Avec Bergson
Frédéric Worms
Editeur: PUF
« Dès que l’on aime ce qu’il y a de meilleur dans la vie, on devient indifférent à la mort » La philosophie de Bergson distingue toujours deux aspects ou deux sens de « la vie ». Il y a d’abord la contrainte vitale, ou mortelle, le besoin. « Primum vivere » (c’est la devise que Bergson ne cesse de citer) : d’abord survivre. Cela explique, par exemple, en l’être humain, la primauté de l’action et de la pensée qui se règle sur elle, l’espace, la technique et la science, avec leur vérité propre. Mais cette contrainte vitale nous cache un autre aspect de la vie : l’acte intérieur, qui lui permet non seulement de se maintenir mais aussi de se diversifier et de se créer dans le temps, acte présent dans chaque vivant et dans « la vie » non pas comme abstraction mais elle-même comme « élan » sur notre planète et dans l’histoire aussi des vivants humains. La vie n’est pas seulement lutte contre la mort, mais acte créateur, voici ce qu’a toujours dit Bergson, depuis la distinction entre la « durée » et l’espace (dans son premier livre) jusqu’à celle (dans son dernier livre) entre la morale close, tournée vers la guerre à cause de la limitation de la vie, et la morale ouverte, qui en retrouve l’élan, chez quelques hommes de bien qui sont, pour cette raison, prêts à accepter la mort ! Ainsi, l’aphorisme inconnu confirme tout cela : on est tourné d’abord vers la limite de la vie, et la mort nous obsède.
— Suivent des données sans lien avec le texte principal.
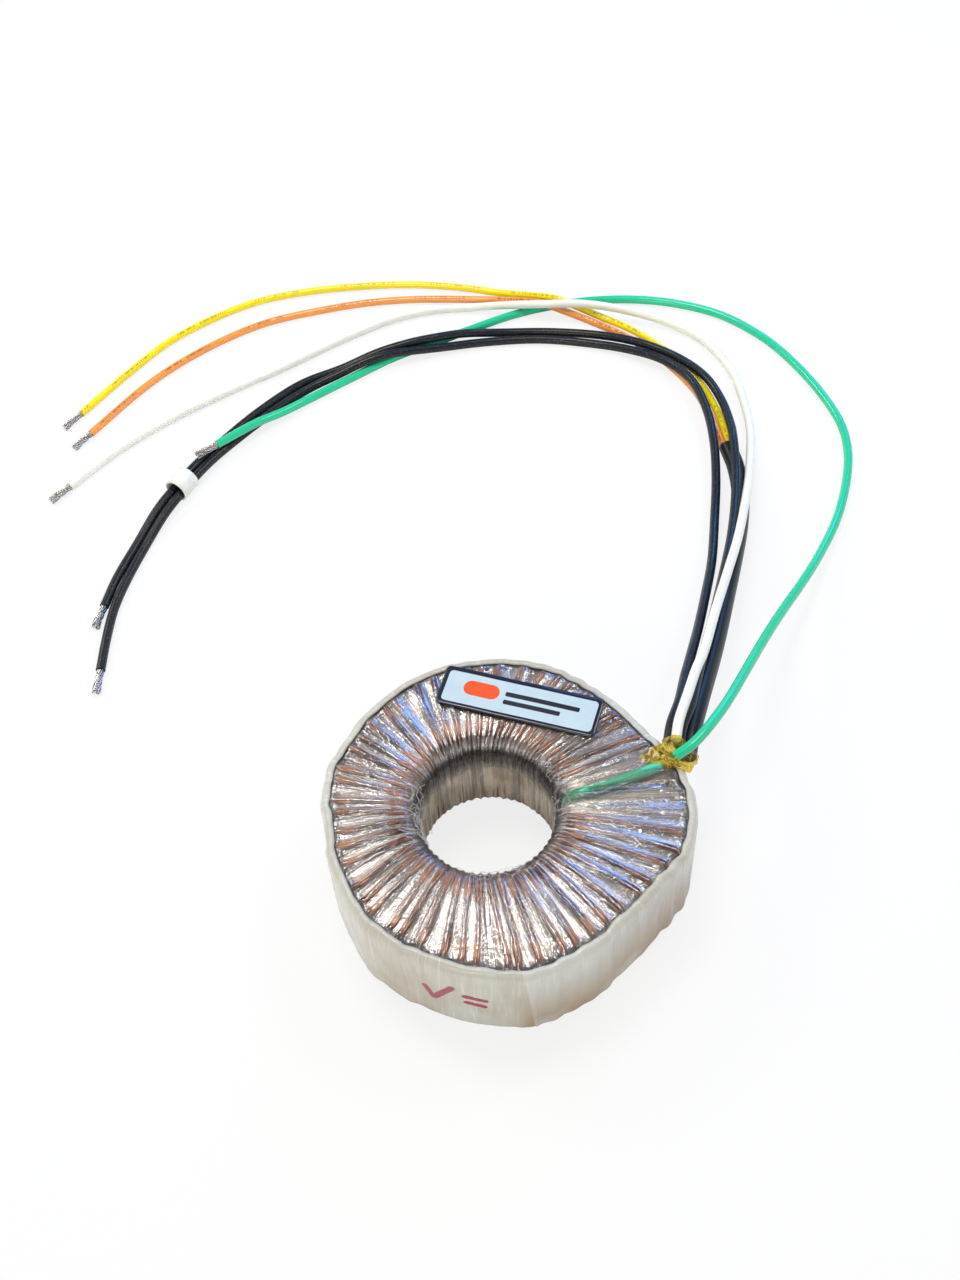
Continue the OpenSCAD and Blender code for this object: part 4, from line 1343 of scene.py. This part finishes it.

Mais il y a un autre aspect de la vie, qui est si fort, qu’il oublie même de penser à la mort. Ainsi, cette phrase confirme toute cette philosophie, si souvent méconnue sur cette thèse centrale et ses enjeux vitaux, tout ce que Frédéric Worms a tenté de montrer depuis trente ans, et dont le présent recueil cherche à témoigner.